Fitbit’s shares plunged following the announcement of its first colour smartwatch at the CES tech show. The San Francisco-based company’s stock fell more than 18%.
That suggests investors were disappointed with its decision to take on more capable Android and Apple-powered watches by selling its own device at a cheaper price.
Huawei and Misfit were among other big brands to unveil new wearables at the Las Vegas show.
Huawei expanded its Android Wear-powered smartwatch family with two models targeted at women.
And Misfit announced a small activity-monitoring metal cylinder that is designed to be worn alongside bracelets and watchbands.
Fitbit may be the bestselling fitness tracker brand, but company-watchers have doubts about its move into new territory.
“It’s an aggressive and risky move,” commented Daniel Ives from FBR Research.
“Fitbit has been massively successful in its own niche of the market, and the jury’s out on whether the Blaze smartwatch is the right move at the right time.”
About 91.5 million smartwatches, sports watches and activity-tracking wristbands were shipped in 2015, according to tech research firm Gartner.
It predicts that number will rise to 116.4 million units this year.
The Blaze watch provides notification alerts and can control what music a wirelessly-connected smartphone is playing via its colour touchscreen.
But like the rest of the firm’s line-up, its focus is on health.
It can track sleep and workouts, automatically detecting what activity the user is engaged in from a range of exercises including tennis, football, basketball, treadmill running and Zumba.
It can also display on-screen workouts from Fitstar – a popular app – measure the user’s heart rate and last up to five days between charges.
Unlike the firm’s earlier Surge “super watch” it does not include its own GPS chip, so it must be paired with a phone to provide location-tracking data.
The central module costs $200 (£136) and can be swapped between a range of octagonal-shaped wristbands and straps that will cost between $30 and $130.
That makes it cheaper than the Apple Watch and devices running Google’s Android Wear operating system.
The question is whether consumers will prefer to spend more to have the ability to tap into a large library of third-party apps.
“When you compare Fitbit to companies like Apple and Google it doesn’t have the software talent to offer a fully-fledged mobile operating system,” commented Daniel Matte from the Canalys consultancy.

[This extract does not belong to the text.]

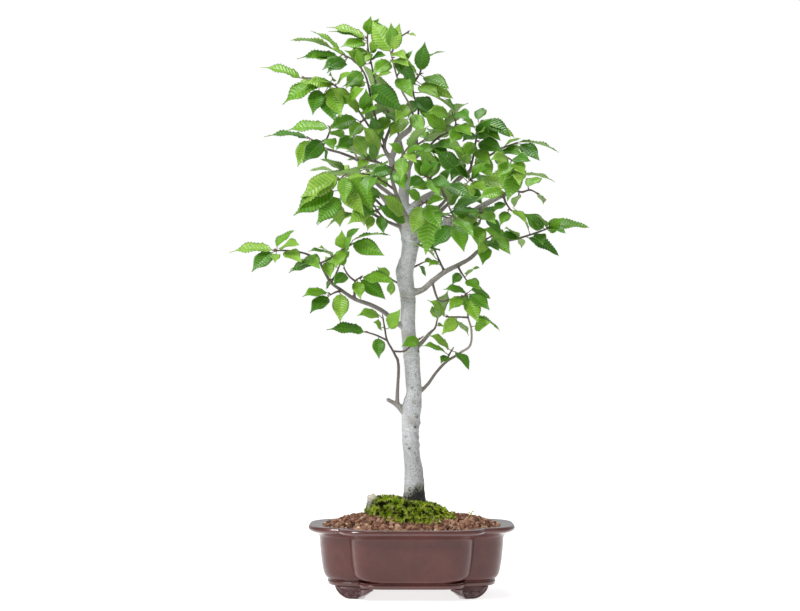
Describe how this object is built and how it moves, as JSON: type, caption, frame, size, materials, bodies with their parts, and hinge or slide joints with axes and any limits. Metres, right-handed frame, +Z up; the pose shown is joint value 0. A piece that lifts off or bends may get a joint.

“But at this price point it’s pretty good value and is a natural next step for the firm.”
But another analyst questioned the wisdom of entering the smartwatch sector.
“If I were an investor, I would ask ‘what competitive advantage does Fitbit bring to the table?’ and ‘do we want to compete against Apple, Google and Samsung?'” said Julie Ask from Forrester Research.
“Having an app ecosystem, and ease of use is so important in this sector.”
Misfit’s Ray represents the opposite approach.
The aluminium pod can be worn on a strap or around the neck, and runs for up to six months at a time using replaceable batteries.
It does not feature a screen, but has an LED that flashes different colours and can also vibrate to provide alerts.
Its only sensor is an accelerometer, which is used to track activities and sleep.
The firm said the $99 device was deliberately designed to have a “minimalist” appearance so it could be worn alongside other accessories.
“Misfit was one of the first companies to embrace more fashionable wearables, and the Ray is another positive step in delivering an attractive device with broader appeal to women than the ubiquitous black plastic fitness band,” commented Ben Wood from the CCS Insight consultancy.
Misfit was recently taken over by Fossil, which makes watches and jewellery under brands that include Diesel, Michael Kors, Emporio Armani, and Relic.
Its technology is now set to be incorporated into a wide range of fashion-focused wearables planned by its parent company.
‘Shiny and blingy’
Huawei said its new watches were designed for “women who sparkle and shine”.
The Jewel and Elegant editions both have 44mm-diameter (1.7in) circular screens – which are bigger than the 42mm original design – and are encased in stainless steel plated with rose gold.
The $599 Jewel version features 68 Swarovski crystals dotted around its case, while the $499 Elegant one has a “knurled” pattern instead.
In other respects the wristwear is similar to the original models launched in 2015 apart from the addition of 10 new digital watch faces, which the firm says offer a more “feminine design”.
Mr Wood suggested the Chinese firm should have taken the opportunity to add other software features.
“Pink, shiny and blingy is a long way from women’s technology emancipation,” he said.
“A ‘wearable for women’ should offer a lot more than a few Swarovski gems and a shiny finish – the implication is that women don’t care about functions which is naive.”
Huawei follows Motorola, which released a female-targeted version of its Android Wear Moto 360 watch in September.
“This is an area where the wearables market is moving,” remarked Mr Ives.
“But a bigger issue is that there needs to be a killer app outside of health.
“The question remains which of the players will be able to take the market into a new direction.”
Another leading brand, Withings, is expected to announce a new product later.